Miss Luft is so well-spoken and thoughtful and gave a very moving speech.

“I stand here tonight and I am extremely, extremely proud. And the pride that I have in my heart is I am Judy Garland’s daughter,” she said. “My mother was an extraordinary force, and we all know about the endless talent and her brilliant sense of humor. And her stunning wit. But maybe you don’t know about her passion for humanity. She was so passionate about making sure that everyone had an equal chance in life.”

She shared that one of her earliest, most vivid memories was Garland was making the film The Child Is Waiting in which she portrayed a music teacher in a school for special needs children. She made sure her daughter was on a set of the film whenever she could be so she could have lunch and get to know “these beautiful, wonderful, kind, and generous children.”

“She said to me, ‘If you have kindness, and if you have generosity, and if you have a loving spirit and heart, we’re all the same,” Luft recalled. “It was so important to my mom’s personality.”

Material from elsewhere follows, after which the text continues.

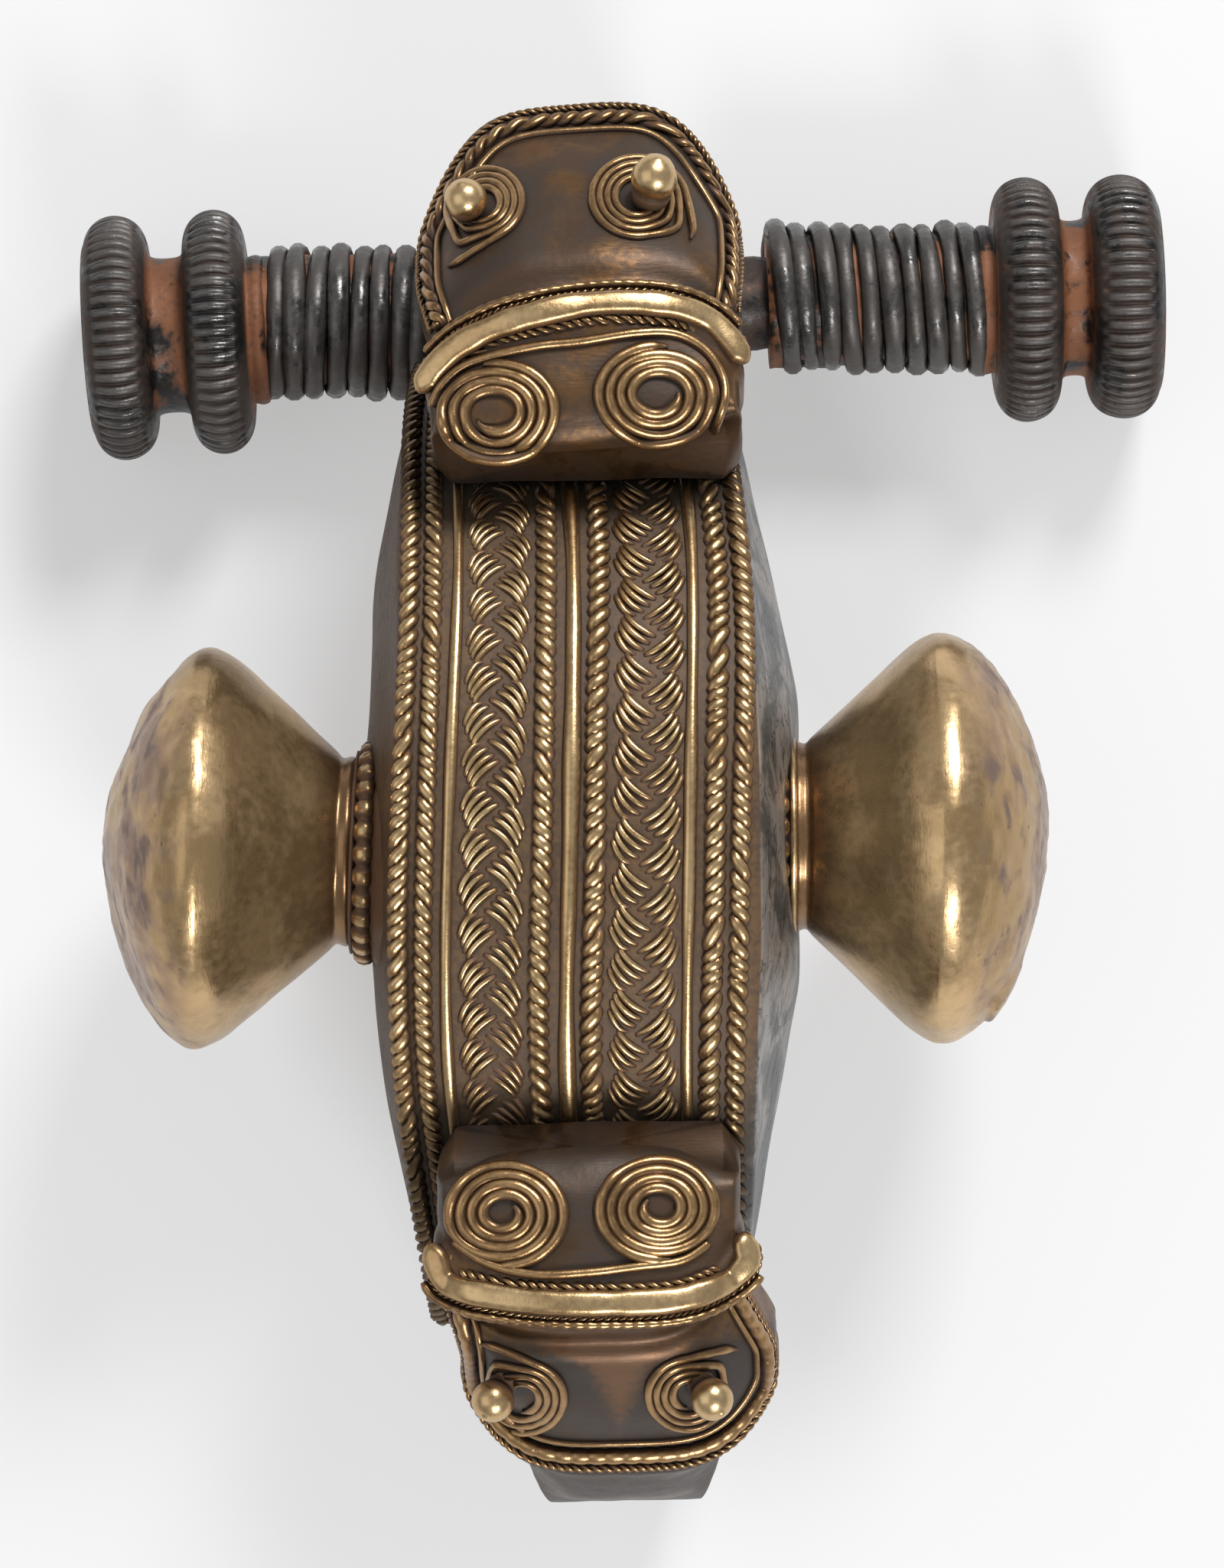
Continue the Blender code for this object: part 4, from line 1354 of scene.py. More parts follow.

Because Judy Garland – a beloved icon to the LGBT community at the time – died in London shortly before the historic Stonewall uprising in New York City in 1969, there are some who believe the two events are connected. Many have dispelled the myth but that has not stopped “many, many, many” people over the years from asking Garland’s youngest daughter her thoughts on the event that is considered the beginning of the modern-day LGBTQ+ rights movement.

“I was 16 years old in 1969 and I had just lost a parent so I didn’t know,” Luft said Thursday night. “But I went on to educate myself that I went on to talk to a great many people who were there and who told me the stories of what happened that night. And I thought to myself, ‘This is an incredible, wonderful and a big responsibility.’ Because on that night in 1969, people rose up. And they said it to the New York City Police Department who were about to throw them in jail, in a tiny little bar in Greenwich Village. They rose up and they said ‘Not tonight!’”

Luft now sits on the board of The Stonewall Inn Gives Back Initiative and was present when President Barack Obama named the Stonewall Inn in a national monument: “I will always, always be there,” she said. “I will always stand with and alongside the LGBTQ+ community.”

She shared that she has been invited to take part in many Pride parades over the years but the one that will always stand out in her mind the most was in Sydney, Australia, and she spotted at least 300 people dressed as her mother singing the Garland classic Get Happy.

“I didn’t think it was at all strange,” she said, laughing.

Luft pointed out that while Stonewall was 54 years ago, “we haven’t come a long way in the sense of how we may be going backwards. And we cannot allow that to happen.”

Same-sex marriage became legal and LGBT people can serve openly in the military among other legal gains and the culture has certainly progressed when it comes to understanding and acceptance. But over the past year, more than 400 pieces of anti-LGBTQ+ legislation has been proposed and pushed by Republican lawmakers in many states.

“I’m exhausted from screaming and yelling because it doesn’t do any good,” Luft said. “The only thing that we have a constitutional right to do is voting. That is something that we must treasure. I’m not just talking in the general election, I’m talking school board elections.”

Luft was one of three honorees at the event (the others were JoJo Siwa and Kevin Spirtas) which helped kick off opening night of the museum’s exhibit “Real to Reel: Portrayals and Perceptions of LGBTQ+ in Hollywood.”